BIBLIOGRAPHICAL NOTE
F. E. Chadwick's The Causes of the Civil War (1906) and J. K. Hosmer's The Appeal to Arms (1906) are the best brief and recent accounts of the events of 1859 to 1862. But Rhodes, McMaster, and Schouler cover the period to 1876, each after his distinctive method. John C. Ropes's The Story of the Civil War (1894), continued by W. R. Livermore, treats the military history in the most critical and fair-minded way, though Wood and Edmonds's The Civil War in the United States (1905), and G. P. R. Henderson's Stonewall Jackson and the American Civil War (1900), are equally good, if somewhat briefer.
Of original material there is no limit, and the student is compelled to find his way through the uncharted wilderness of evidence in the Rebellion Records, already cited, and the thousands of volumes of memoirs and special contemporary narratives of which U. S. Grant's Personal Memoirs (1886), Joseph B. Johnston's Narrative of Military Operations (1874), Nicolay and Hay's Abraham Lincoln: a History (1890), and Battles and Leaders of the Civil War (1887-89), are perhaps the most important.

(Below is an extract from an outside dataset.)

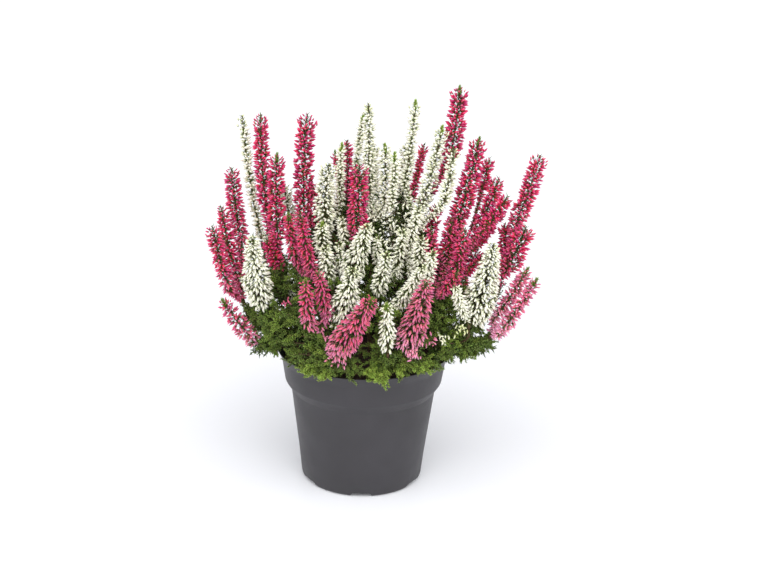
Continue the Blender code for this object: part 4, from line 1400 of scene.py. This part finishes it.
def crumbs(chance):
    """Loose crumbs: little spindles turned at random, half sunk, spread evenly by area."""
    spread = np.sqrt(chance.uniform(0.02, 0.96, CRUMBS)) * (SOIL_EDGE - 1.5)
    turn = chance.uniform(0, math.tau, CRUMBS)
    flat = np.stack([spread * np.cos(turn), spread * np.sin(turn)], -1)
    size = chance.uniform(*CRUMB_SIZES, CRUMBS)
    crumb = spindle(np.array([0.25, 0.7]), np.array([0.42, 0.38]), 5, bend=0.2)
    frames = frames_towards(chance.normal(0, 1, (CRUMBS, 3)), chance.normal(0, 1, (CRUMBS, 3)))
    places = np.column_stack([flat, ground(flat) + 0.1]) - 0.5 * size[:, None] * frames[:, 2]
    return copies(crumb, places, frames, np.repeat(size[:, None], 3, axis=1))


print("the peat's middle is", round(float(ground(np.zeros((1, 2)))[0]), 1), "mm up")


# %% Make the soil
def make_soil():
    """A turned block that fills the pot's inside, with its top raised to the ground's height."""
    side = [(outer_wall(height) - WALL - GAP, height)
            for height in (2 * FLOOR, STEP_HEIGHT, COLLAR_BOTTOM, 84)]
    top = [(radius, SOIL_TOP) for radius in np.linspace(SOIL_EDGE, SOIL_MIDDLE, SOIL_RINGS)]
    foot = [(0, FLOOR + GAP), (FOOT_RADIUS - WALL - SOIL_FOOT_ROOM, FLOOR + GAP)]
    points, faces = turned(np.array(foot + side + top + [(0, SOIL_TOP)], float), ROUND_SIDES)
    upper = points[:, 2] > SOIL_TOP - 1
    points[upper, 2] = ground(points[upper, :2])
    heap = Heap()
    heap.add((points, faces, 0 * points[:, 0]))
    heap.add(crumbs(np.random.default_rng(SEED)))
    dress("peat_soil", heap.mesh("peat_soil"), [peat], ["soil"])
    return heap.triangles()


print("soil with", make_soil(), "triangles")

# %% [markdown]
# ## Floor and light
# The photograph was taken in a white studio, on a pale sweep that keeps hardly a shadow. A few
# small lamps would draw hard shadows. Four very wide suns, at the left, the right, the front and
# high up, light plant and floor alike from all the sides that a row of large softboxes does. The
# front one is strongest, and the floor glows very faintly so that it stays nearly white.


# %% Floor
FLOOR_RINGS = (8000, 4000, 1500, 400)
FLOOR_THICK, FLOOR_GLOW = 60, 0.03


def make_floor():
    """A wide flat disc, faintly mottled: a turned profile of a side wall and a level top."""
    finish, tree, shader = new_finish("studio_floor")
    fill(tree, shader, {
        "Base Color": mixed(tree, mottled(tree, 3.0), srgb(242, 243, 246), srgb(246, 247, 250)),
        "Roughness": 0.35, "Specular IOR Level": 0.3,
        "Emission Color": srgb(250, 251, 255), "Emission Strength": FLOOR_GLOW})
    profile = [(0, -FLOOR_THICK), (FLOOR_RINGS[0], -FLOOR_THICK)]
    profile += [(radius, 0) for radius in (*FLOOR_RINGS, 0)]
    mesh = new_mesh("studio_floor", *turned(np.array(profile, float), 64))
    floor = bpy.data.objects.new("studio_floor", mesh)
    mesh.materials.append(finish)
    mesh.set_sharp_from_angle(angle=math.radians(30))
    bpy.context.scene.collection.objects.link(floor)


make_floor()
print("floor", 2 * FLOOR_RINGS[0] * MM, "m across")

# %% Lights
# Each light's turn to the right of the camera, height in degrees, and strength
LIGHTS = {"left_light": (-62, 32, 0.65), "right_light": (62, 32, 0.75),
          "front_light": (0, 34, 1.5), "high_light": (0, 66, 0.9)}
LIGHT_WIDTH, WORLD_LIGHT = 60, 0.58


def make_sun(name, azimuth, elevation, strength):
    """A far, wide light: it lights the whole floor alike and its shadows are soft."""
    data = bpy.data.lights.new(name, "SUN")
    data.angle, data.energy = math.radians(LIGHT_WIDTH), strength
    light = bpy.data.objects.new(name, data)
    turn, rise = math.radians(azimuth), math.radians(elevation)
    place = Vector((math.sin(turn) * math.cos(rise), -math.cos(turn) * math.cos(rise),
                    math.sin(rise)))
    light.rotation_euler = place.to_track_quat("Z", "Y").to_euler()
    bpy.context.scene.collection.objects.link(light)


def make_world(strength):
    """An even, slightly cool light from everywhere."""
    world = bpy.data.worlds.new("studio")
    world.use_nodes = True
    fill(world.node_tree, world.node_tree.nodes["Background"],
         {"Color": srgb(250, 251, 255), "Strength": strength})
    bpy.context.scene.world = world


for name, settings in LIGHTS.items():
    make_sun(name, *settings)
make_world(WORLD_LIGHT)
bpy.context.scene.view_settings.view_transform = "Standard"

Almost all the officers of both the Union and Confederate armies, with the unique exception of General Lee, left published or unpublished narratives of their rôles in the great struggle which help to clear up most disputed episodes, though they complicate the task of the historian.
The estimates of the numbers of men engaged on both sides by Ropes, Rhodes, and especially T. L. Livermore in his Numbers and Losses, are most trustworthy, though this is a subject still hotly controverted in both North and South. Each of the great battles has its historian: H. V. Boynton, The Battle of Chickamauga, and Morris Schaff, The Battle of the Wilderness, being the best examples.